**Work to be completed:** Every line in the listing is to be echoed verbatim.

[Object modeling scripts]
::::::::
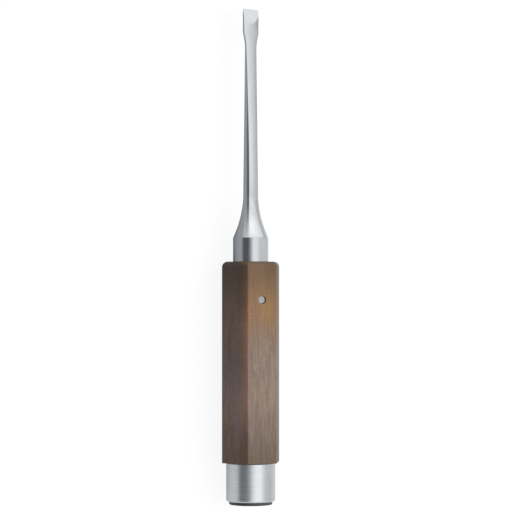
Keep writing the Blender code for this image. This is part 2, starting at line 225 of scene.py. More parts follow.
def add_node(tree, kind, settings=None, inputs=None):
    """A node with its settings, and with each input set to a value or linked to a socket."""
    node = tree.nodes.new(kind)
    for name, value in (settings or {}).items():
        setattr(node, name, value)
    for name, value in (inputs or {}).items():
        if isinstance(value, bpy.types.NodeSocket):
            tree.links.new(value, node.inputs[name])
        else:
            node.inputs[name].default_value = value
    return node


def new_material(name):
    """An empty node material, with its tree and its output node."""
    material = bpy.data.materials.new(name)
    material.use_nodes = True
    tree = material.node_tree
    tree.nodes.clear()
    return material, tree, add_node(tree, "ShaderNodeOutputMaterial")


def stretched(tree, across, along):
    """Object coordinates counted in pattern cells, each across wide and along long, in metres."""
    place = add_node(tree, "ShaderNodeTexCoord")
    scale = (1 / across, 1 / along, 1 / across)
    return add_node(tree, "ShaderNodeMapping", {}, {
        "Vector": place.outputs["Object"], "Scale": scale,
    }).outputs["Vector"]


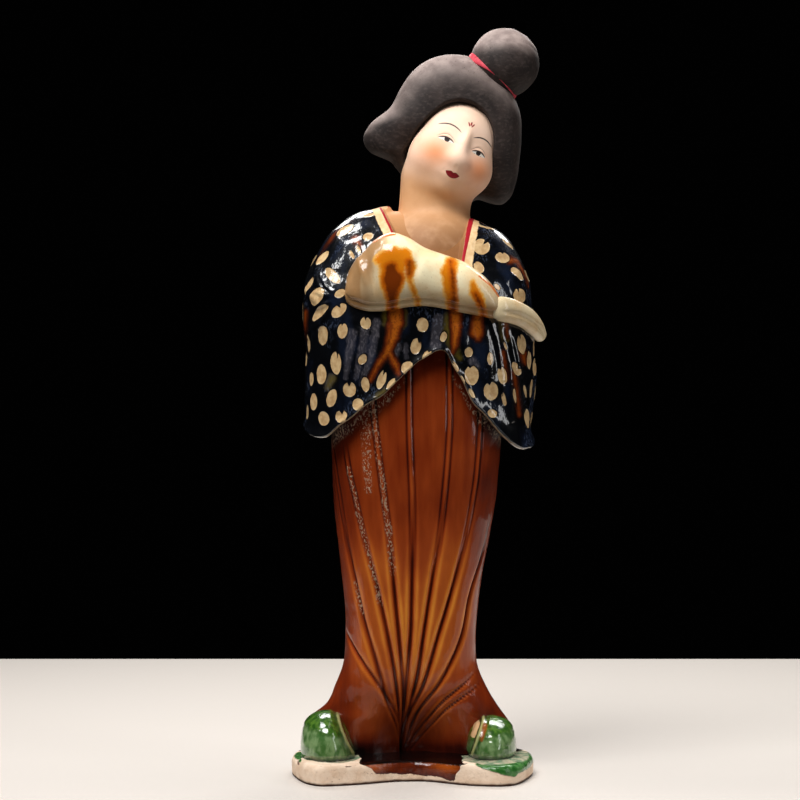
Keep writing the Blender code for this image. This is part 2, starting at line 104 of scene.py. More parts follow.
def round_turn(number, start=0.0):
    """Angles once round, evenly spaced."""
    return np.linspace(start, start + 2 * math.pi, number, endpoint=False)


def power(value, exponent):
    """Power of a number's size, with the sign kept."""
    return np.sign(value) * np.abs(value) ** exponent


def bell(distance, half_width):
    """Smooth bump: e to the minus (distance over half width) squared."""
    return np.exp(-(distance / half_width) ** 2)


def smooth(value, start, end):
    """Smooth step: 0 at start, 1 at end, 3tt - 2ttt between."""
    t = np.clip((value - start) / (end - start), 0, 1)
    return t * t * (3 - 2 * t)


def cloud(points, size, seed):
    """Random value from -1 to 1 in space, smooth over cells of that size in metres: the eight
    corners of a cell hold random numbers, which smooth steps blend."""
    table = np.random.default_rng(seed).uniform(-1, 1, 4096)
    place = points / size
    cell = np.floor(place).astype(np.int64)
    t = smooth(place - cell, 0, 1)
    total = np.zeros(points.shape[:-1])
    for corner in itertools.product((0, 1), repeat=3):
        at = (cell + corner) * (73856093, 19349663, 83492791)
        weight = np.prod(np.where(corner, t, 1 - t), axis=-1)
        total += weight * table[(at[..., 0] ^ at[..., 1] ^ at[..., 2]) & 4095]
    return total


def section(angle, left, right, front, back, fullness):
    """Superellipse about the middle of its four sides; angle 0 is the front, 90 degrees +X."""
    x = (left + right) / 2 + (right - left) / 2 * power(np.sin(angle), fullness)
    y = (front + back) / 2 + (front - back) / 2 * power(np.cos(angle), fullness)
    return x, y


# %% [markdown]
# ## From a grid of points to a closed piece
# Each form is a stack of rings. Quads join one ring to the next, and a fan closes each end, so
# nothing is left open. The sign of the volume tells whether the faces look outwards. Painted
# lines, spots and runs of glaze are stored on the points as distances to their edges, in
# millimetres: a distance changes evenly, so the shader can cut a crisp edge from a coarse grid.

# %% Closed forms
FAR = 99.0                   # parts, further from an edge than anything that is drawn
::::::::
**Solution for this exercise:**
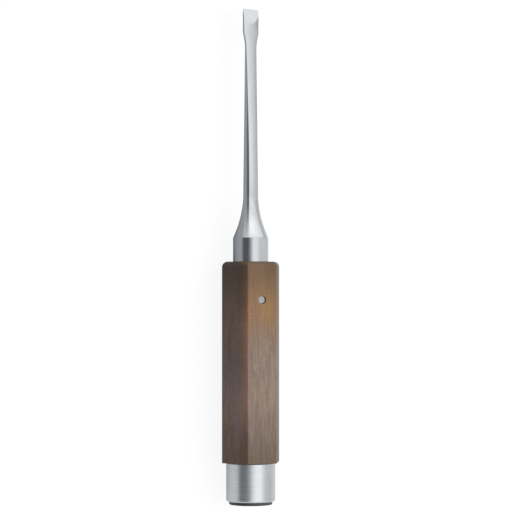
Keep writing the Blender code for this image. This is part 2, starting at line 225 of scene.py. More parts follow.
def add_node(tree, kind, settings=None, inputs=None):
    """A node with its settings, and with each input set to a value or linked to a socket."""
    node = tree.nodes.new(kind)
    for name, value in (settings or {}).items():
        setattr(node, name, value)
    for name, value in (inputs or {}).items():
        if isinstance(value, bpy.types.NodeSocket):
            tree.links.new(value, node.inputs[name])
        else:
            node.inputs[name].default_value = value
    return node


def new_material(name):
    """An empty node material, with its tree and its output node."""
    material = bpy.data.materials.new(name)
    material.use_nodes = True
    tree = material.node_tree
    tree.nodes.clear()
    return material, tree, add_node(tree, "ShaderNodeOutputMaterial")


def stretched(tree, across, along):
    """Object coordinates counted in pattern cells, each across wide and along long, in metres."""
    place = add_node(tree, "ShaderNodeTexCoord")
    scale = (1 / across, 1 / along, 1 / across)
    return add_node(tree, "ShaderNodeMapping", {}, {
        "Vector": place.outputs["Object"], "Scale": scale,
    }).outputs["Vector"]


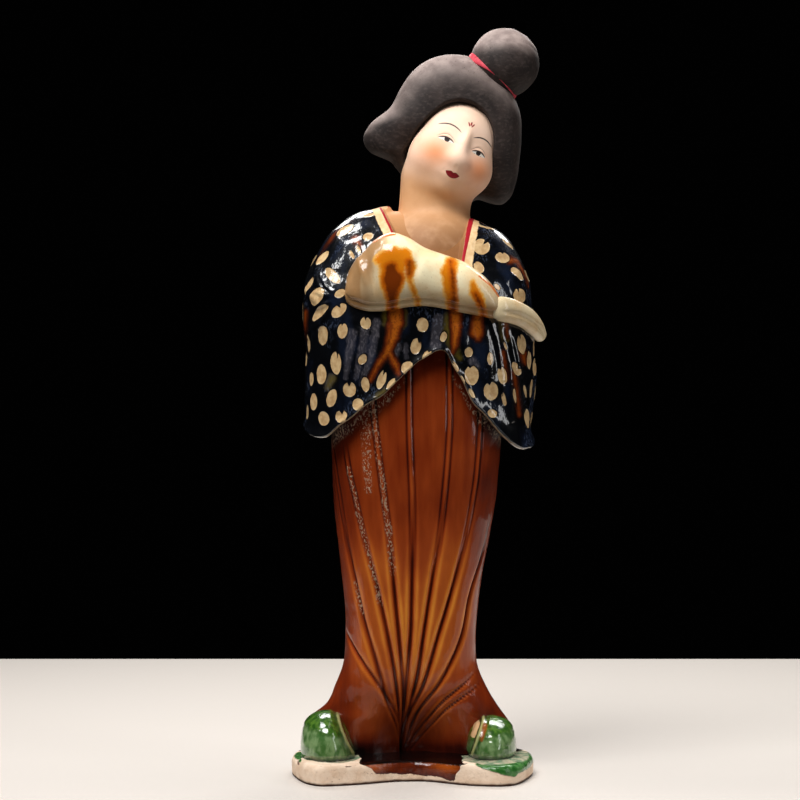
Keep writing the Blender code for this image. This is part 2, starting at line 104 of scene.py. More parts follow.
def round_turn(number, start=0.0):
    """Angles once round, evenly spaced."""
    return np.linspace(start, start + 2 * math.pi, number, endpoint=False)


def power(value, exponent):
    """Power of a number's size, with the sign kept."""
    return np.sign(value) * np.abs(value) ** exponent


def bell(distance, half_width):
    """Smooth bump: e to the minus (distance over half width) squared."""
    return np.exp(-(distance / half_width) ** 2)


def smooth(value, start, end):
    """Smooth step: 0 at start, 1 at end, 3tt - 2ttt between."""
    t = np.clip((value - start) / (end - start), 0, 1)
    return t * t * (3 - 2 * t)


def cloud(points, size, seed):
    """Random value from -1 to 1 in space, smooth over cells of that size in metres: the eight
    corners of a cell hold random numbers, which smooth steps blend."""
    table = np.random.default_rng(seed).uniform(-1, 1, 4096)
    place = points / size
    cell = np.floor(place).astype(np.int64)
    t = smooth(place - cell, 0, 1)
    total = np.zeros(points.shape[:-1])
    for corner in itertools.product((0, 1), repeat=3):
        at = (cell + corner) * (73856093, 19349663, 83492791)
        weight = np.prod(np.where(corner, t, 1 - t), axis=-1)
        total += weight * table[(at[..., 0] ^ at[..., 1] ^ at[..., 2]) & 4095]
    return total


def section(angle, left, right, front, back, fullness):
    """Superellipse about the middle of its four sides; angle 0 is the front, 90 degrees +X."""
    x = (left + right) / 2 + (right - left) / 2 * power(np.sin(angle), fullness)
    y = (front + back) / 2 + (front - back) / 2 * power(np.cos(angle), fullness)
    return x, y


# %% [markdown]
# ## From a grid of points to a closed piece
# Each form is a stack of rings. Quads join one ring to the next, and a fan closes each end, so
# nothing is left open. The sign of the volume tells whether the faces look outwards. Painted
# lines, spots and runs of glaze are stored on the points as distances to their edges, in
# millimetres: a distance changes evenly, so the shader can cut a crisp edge from a coarse grid.

# %% Closed forms
FAR = 99.0                   # parts, further from an edge than anything that is drawn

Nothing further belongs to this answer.